**Stated problem:** Repeat, exactly, the run of lines that opens with the line containing "if empty is" and closes with the line containing "nodes[node].hide_render = nodes[node].hide_viewport", and leave all other lines out.

**Supplied data:**

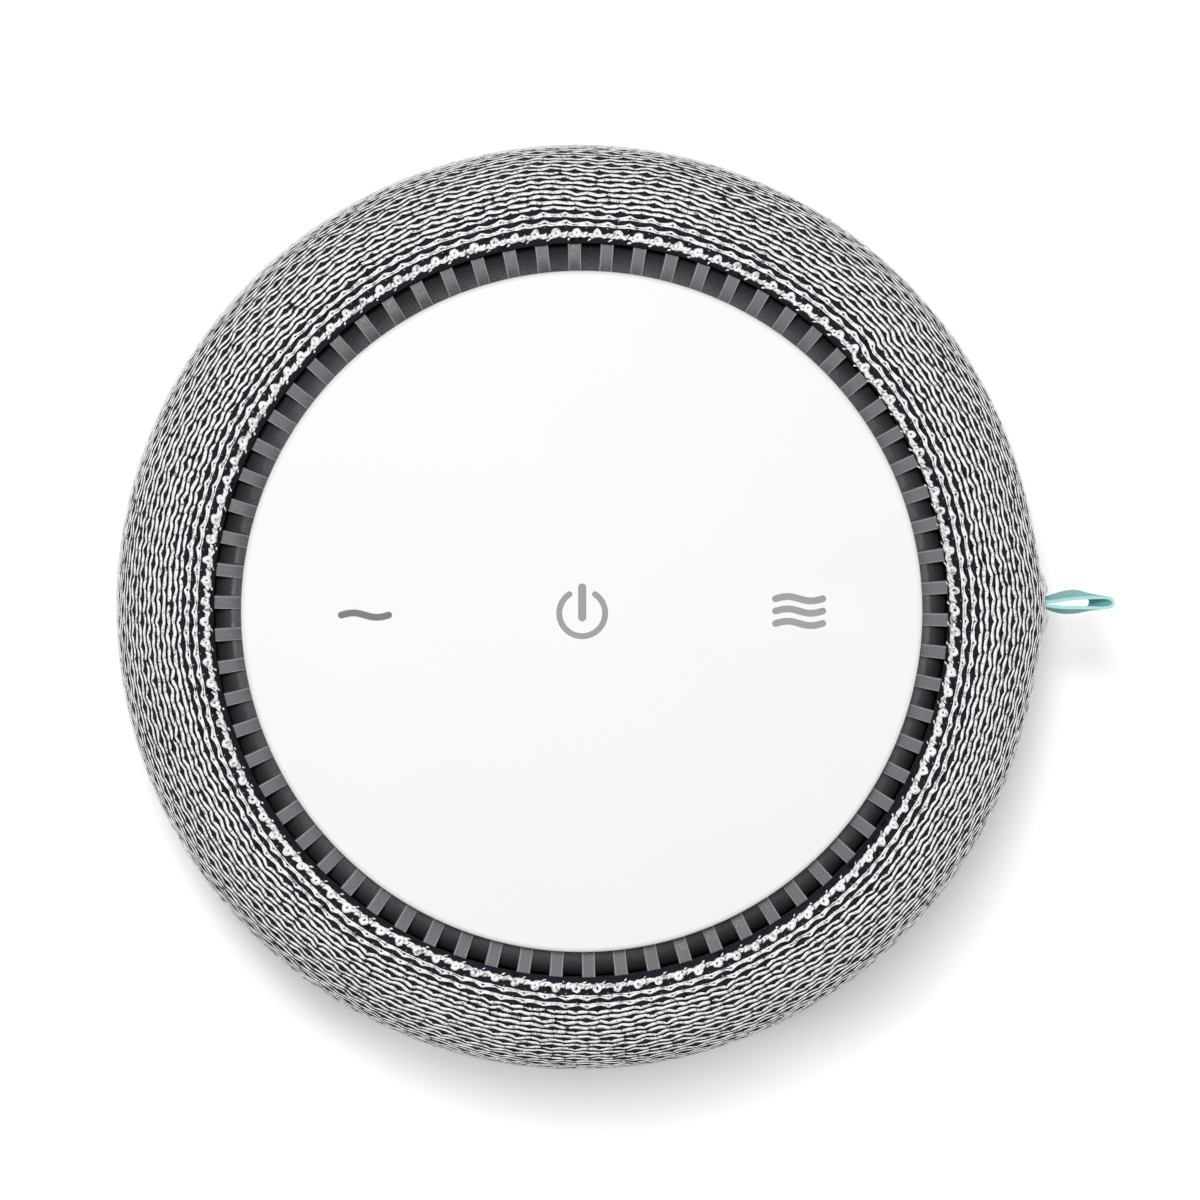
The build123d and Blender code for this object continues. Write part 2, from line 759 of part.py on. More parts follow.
def outer_shell():
    outer = envelope(knit_thickness)
    shell = outer - envelope(knit_thickness + shell_wall)
    shell -= disc(shell_lip_bore, waist_height, panel_top)
    shell -= disc(shell_foot_bore, 0, waist_height)
    shell -= disc(body_radius, 0, shell_bottom)
    for post in shell_bosses(outer):
        shell += post
    for place in around(shell_screw_count, shell_screw_circle, 30):
        shell -= place * disc(shell_screw_shank + hole_gap, 0, shutter_low + 1)
    outline = Rot(0, 0, 90) * SlotOverall(slot_high - slot_low, slot_width)
    middle = (slot_low + slot_high) / 2
    cutter = extrude(Plane.YZ * Pos(0, middle) * outline, body_radius)
    for place in around(slot_count, 0):
        shell -= place * cutter
    return shell


def shutter_ring():
    outer = shutter_inner + shutter_wall
    body = ring(shutter_inner, outer, shutter_low, shutter_top)
    body += ring(shutter_inner, shutter_flange_radius, shutter_low, shutter_low + shutter_flange_height)
    for place in around(shell_screw_count, shell_screw_circle, 30):
        body += place * disc(shell_screw_shank + post_wall, shutter_low, shutter_boss_top)
        body -= place * disc(shell_screw_shank + hole_gap, 0, shutter_boss_top - boss_cap)
    for cutter in window_cutters(shutter_inner, outer, turn_limit):
        body -= cutter
    return body


def shell_screws():
    length = shutter_boss_top - boss_cap - shell_screw_spare - shell_screw_seat
    head = Cylinder(shell_screw_head, shell_head_height, align=BOTTOM)
    shank = Pos(0, 0, -length) * Cylinder(shell_screw_shank, length, align=BOTTOM)
    body = Pos(0, 0, shell_screw_seat) * Rot(180, 0, 0) * (head + shank)
    places = around(shell_screw_count, shell_screw_circle, 30)
    return group(place * body for place in places)


def loop_outline():
    """Flat ribbon folded to an eye, seen along its width."""
    start = body_radius - knit_thickness + assembly_gap
    end = body_radius + loop_reach
    half = loop_breadth / 2
    upper = Spline(
        (start, loop_ribbon), (start + loop_root_run, half),
        (end - loop_nose_run, half * 0.7), (end, 0),
        tangents=[(1, 0.3), (0, -1)],
    )
    lower = Spline(
        (end, 0), (end - loop_nose_run, -half * 0.75),
        (start + loop_root_run, -half * 0.8), (start, -loop_ribbon),
        tangents=[(0, -1), (-1, 0.2)],
    )
    return make_face(upper + lower + Line(lower @ 1, upper @ 0))


def pull_loop():
    outline = loop_outline()
    eye_middle = body_radius + loop_reach - loop_ribbon - loop_eye_length / 2
    eye = Pos(eye_middle, 0) * Ellipse(loop_eye_length / 2, loop_eye_height / 2)
    body = extrude(Pos(0, 0, loop_level - loop_width / 2) * (outline - eye), loop_width)
    return body


def knit_sleeve():
    inner = envelope(knit_thickness) - disc(body_radius, 0, shell_bottom)
    sleeve = envelope(0) - inner
    sleeve -= disc(hem_bore, 0, waist_height)
    sleeve -= disc(rim_outer, waist_height, panel_top)
    sleeve -= disc(body_radius, 0, ring_top)
    return sleeve - pull_loop()


def rim_band():
    low = knit_top - knit_thickness - shell_wall
    seat = knit_top - knit_thickness
    top = knit_top - rim_drop
    band = turned(
        (rim_inner, low), (shell_lip_bore, low), (shell_lip_bore, seat),
        (rim_outer, seat), (rim_outer, top), (rim_inner, top),
    )
    return fillet(band.edges().group_by(Axis.Z)[-1].sort_by(SortBy.RADIUS)[0], rim_round)


# ---- top ----------------------------------------------------------------
def top_chassis():
    body = disc(vent_outer, drum_top, chassis_top)
    for place in around(base_screw_count, base_screw_circle, 0):
        body -= place * disc(base_screw_shank + hole_gap, 0, panel_top)
    for place in around(base_screw_count, panel_screw_circle, 45):
        body -= place * disc(base_screw_shank + hole_gap, 0, panel_top)
    for place in around(intake_count, intake_circle, 180 / intake_count):
        body -= place * disc(intake_radius, 0, panel_top)
    return body - lead_notch(0, panel_top)


def chassis_screws():
    body = Pos(0, 0, chassis_top) * screw(base_screw_head, base_screw_shank, lid_screw_length)
    return group(place * body for place in around(base_screw_count, base_screw_circle, 0))


def rib():
    """One rib of the vent ring: a bar with a rounded nose."""
    low = vent_floor_low - rib_root
    inner = vent_bore + vent_inner_wall - root
    outer_top = rib_top - rib_drop
    outline = make_face(Polyline(
        (inner, vent_floor_high - rib_root), (vent_outer, low), (vent_outer, outer_top),
        (inner, rib_top), close=True,
    ))
    nose = outline.vertices().group_by(Axis.X)[-1].sort_by(Axis.Y)[-1]
    outline = fillet(nose, rib_nose_radius)
    return extrude(Plane.XZ * outline, rib_width / 2, both=True)


def vent_ring():
    """Ribbed ring between the panel and the knit."""
    wall = vent_bore + vent_inner_wall
    skirt = vent_outer - vent_skirt_wall
    body = turned(
        (vent_bore, chassis_top), (wall, chassis_top), (wall, vent_floor_high - vent_roof),
        (skirt, vent_floor_low - root), (skirt, chassis_top), (vent_outer, chassis_top),
        (vent_outer, vent_floor_low), (wall, vent_floor_high), (wall, panel_bottom),
        (vent_bore, panel_bottom),
    )
    one = rib()
    ribs = [Rot(0, 0, index * 360 / rib_count) * one for index in range(rib_count)]
    return body.fuse(*ribs)


def power_icon():
    sweep = 360 - 2 * power_gap_angle
    arc = CenterArc((0, 0), power_radius, 90 + power_gap_angle, sweep)
    mark = SlotArc(arc, power_stroke)
    bar = Pos(0, power_bar_offset) * Rot(0, 0, 90) * SlotOverall(power_bar_length, power_bar_width)
    return Pos(0, power_icon_row) * (mark + bar)


def wave():
    """One wave: a crest and then a trough."""
    reach = (wave_length - wave_stroke) / 2
    crest = ThreePointArc((-reach, 0), (-reach / 2, wave_rise), (0, 0))
    trough = ThreePointArc((0, 0), (reach / 2, -wave_rise), (reach, 0))
    return SlotArc(Wire([crest, trough]), wave_stroke)


def low_icon():
    return Pos(-icon_pitch, low_icon_row) * wave()


def high_icon():
    waves = Sketch()
    for step in (-1, 0, 1):
        waves += Pos(0, step * wave_pitch) * wave()
    return Pos(icon_pitch, high_icon_row) * waves


def icon_inlay_solid(outline):
    """Coloured insert, a little below the panel's face."""
    top = panel_top - icon_recess
    return extrude(Pos(0, 0, top - icon_inlay) * outline, icon_inlay)


def top_panel():
    panel = disc(panel_radius, panel_bottom, panel_top)
    panel = fillet(panel.edges().group_by(Axis.Z)[-1], panel_edge_round)
    panel += ring(
        skirt_outer - panel_skirt_wall, skirt_outer, panel_bottom - panel_skirt_height, panel_bottom
    )
    boss = base_screw_shank + boss_wall
    for place in around(base_screw_count, panel_screw_circle, 45):
        panel += place * disc(boss, chassis_top, panel_bottom)
        panel -= place * disc(base_screw_shank + hole_gap, chassis_top, panel_bottom)
    for outline in (power_icon(), low_icon(), high_icon()):
        floor = panel_top - icon_recess - icon_inlay
        panel -= extrude(Pos(0, 0, floor) * outline, panel_thickness)
    return panel


def panel_screws():
    body = Pos(0, 0, drum_top) * screw(base_screw_head, base_screw_shank, lid_screw_length, False)
    return group(place * body for place in around(base_screw_count, panel_screw_circle, 45))


pieces = {
    "foot_ring": foot_ring,
    "base_plate": base_plate,
    "base_screws": base_screws,
    "acoustic_drum": acoustic_drum,
    "acoustic_foam": acoustic_foam,
    "main_board": main_board,
    "board_screws": board_screws,
    "dc_jack": dc_jack,
    "jack_pin": jack_pin,
    "touch_board": touch_board,
    "touch_lead": touch_lead,
    "motor_lead": motor_lead,
    "isolation_grommets": isolation_grommets,
    "motor_bracket": motor_bracket,
    "bracket_screws": bracket_screws,
    "bracket_nuts": bracket_nuts,
    "motor_bush": motor_bush,
    "thrust_pad": thrust_pad,
    "motor_core": motor_core,
    "motor_windings": motor_windings,
    "motor_shaft": motor_shaft,
    "rotor_cup": rotor_cup,
    "rotor_magnet": rotor_magnet,
    "fan_impeller": fan_impeller,
    "shell_base_ring": shell_base_ring,
    "outer_shell": outer_shell,
    "shutter_ring": shutter_ring,
    "shell_screws": shell_screws,
    "knit_sleeve": knit_sleeve,
    "rim_band": rim_band,
    "pull_loop": pull_loop,
    "top_chassis": top_chassis,
    "chassis_screws": chassis_screws,
    "vent_ring": vent_ring,
    "top_panel": top_panel,
    "icon_power": lambda: icon_inlay_solid(power_icon()),
    "icon_low_wave": lambda: icon_inlay_solid(low_icon()),
    "icon_high_waves": lambda: icon_inlay_solid(high_icon()),
    "panel_screws": panel_screws,
}

os.makedirs("parts", exist_ok=True)
for name, make in pieces.items():
    export_step(make(), f"parts/{name}.step")
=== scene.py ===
from math import atan2, cos, pi, radians, sin, sqrt
import bmesh
import bpy
import numpy as np
from mathutils import Matrix, Vector


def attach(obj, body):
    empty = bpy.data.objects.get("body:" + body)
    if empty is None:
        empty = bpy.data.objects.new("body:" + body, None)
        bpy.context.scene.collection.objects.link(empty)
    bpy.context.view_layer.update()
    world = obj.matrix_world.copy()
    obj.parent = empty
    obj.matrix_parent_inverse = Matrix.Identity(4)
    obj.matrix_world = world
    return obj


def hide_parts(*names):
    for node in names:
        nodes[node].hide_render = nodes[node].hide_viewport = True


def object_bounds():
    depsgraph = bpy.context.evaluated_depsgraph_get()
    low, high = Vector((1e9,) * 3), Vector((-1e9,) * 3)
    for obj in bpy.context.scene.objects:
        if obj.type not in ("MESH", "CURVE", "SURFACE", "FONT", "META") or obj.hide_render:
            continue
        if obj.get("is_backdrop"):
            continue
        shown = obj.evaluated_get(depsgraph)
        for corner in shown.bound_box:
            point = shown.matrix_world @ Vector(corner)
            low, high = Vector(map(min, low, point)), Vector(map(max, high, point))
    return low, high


# A white noise machine: a small fan in a slotted drum, under a knit-covered
# shell that turns about it. Lengths in the sections are millimetres and are
# scaled to metres where a mesh is made.
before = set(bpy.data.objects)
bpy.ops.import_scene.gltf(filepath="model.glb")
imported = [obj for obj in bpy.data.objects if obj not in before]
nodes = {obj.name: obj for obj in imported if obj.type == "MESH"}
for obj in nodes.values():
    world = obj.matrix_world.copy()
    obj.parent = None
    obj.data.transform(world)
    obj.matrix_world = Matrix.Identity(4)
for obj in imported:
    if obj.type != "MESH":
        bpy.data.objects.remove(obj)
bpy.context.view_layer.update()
mm = 0.001


# ---- camera ---------------------------------------------------------------
# A long lens well over a metre above the panel, a little left of and behind
# its middle.
camera = bpy.data.objects.new("camera", bpy.data.cameras.new("camera"))
bpy.context.collection.objects.link(camera)
bpy.context.scene.camera = camera
camera.location = (-0.0310, 0.0415, 1.331)
looking_at = Vector((0.00269, 0.00181, 0.081))
ahead = (looking_at - camera.location).normalized()
across = ahead.cross(Vector((0, 1, 0))).normalized()
camera.rotation_euler = Matrix((across, across.cross(ahead), -ahead)).transposed().to_euler()
camera.data.sensor_width = 36
camera.data.lens = 248.1


# ---- studio ---------------------------------------------------------------
# A white table, a soft lamp overhead, two small ones low at the sides and a
# pale room. The table's whiteness is its own, so it still takes the shadow.
def shader(name):
    """A new material and its nodes, with a Principled shader."""
    material = bpy.data.materials.new(name)
    material.use_nodes = True
    tree = material.node_tree
    return material, tree, tree.nodes["Principled BSDF"]


table, table_tree, table_surface = shader("white_table")
table_surface.inputs["Base Color"].default_value = (0.82, 0.82, 0.82, 1)
table_surface.inputs["Roughness"].default_value = 0.9
table_surface.inputs["Specular IOR Level"].default_value = 0.1
seen = table_tree.nodes.new("ShaderNodeLightPath")
lift = table_tree.nodes.new("ShaderNodeEmission")
both = table_tree.nodes.new("ShaderNodeAddShader")
strength = table_tree.nodes.new("ShaderNodeMath")
strength.operation = "MULTIPLY"
strength.inputs[1].default_value = 0.275
table_tree.links.new(seen.outputs["Is Camera Ray"], strength.inputs[0])
table_tree.links.new(strength.outputs[0], lift.inputs["Strength"])
table_tree.links.new(table_surface.outputs[0], both.inputs[0])
table_tree.links.new(lift.outputs[0], both.inputs[1])
table_tree.links.new(both.outputs[0], table_tree.nodes["Material Output"].inputs["Surface"])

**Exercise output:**
    if empty is None:
        empty = bpy.data.objects.new("body:" + body, None)
        bpy.context.scene.collection.objects.link(empty)
    bpy.context.view_layer.update()
    world = obj.matrix_world.copy()
    obj.parent = empty
    obj.matrix_parent_inverse = Matrix.Identity(4)
    obj.matrix_world = world
    return obj


def hide_parts(*names):
    for node in names:
        nodes[node].hide_render = nodes[node].hide_viewport = True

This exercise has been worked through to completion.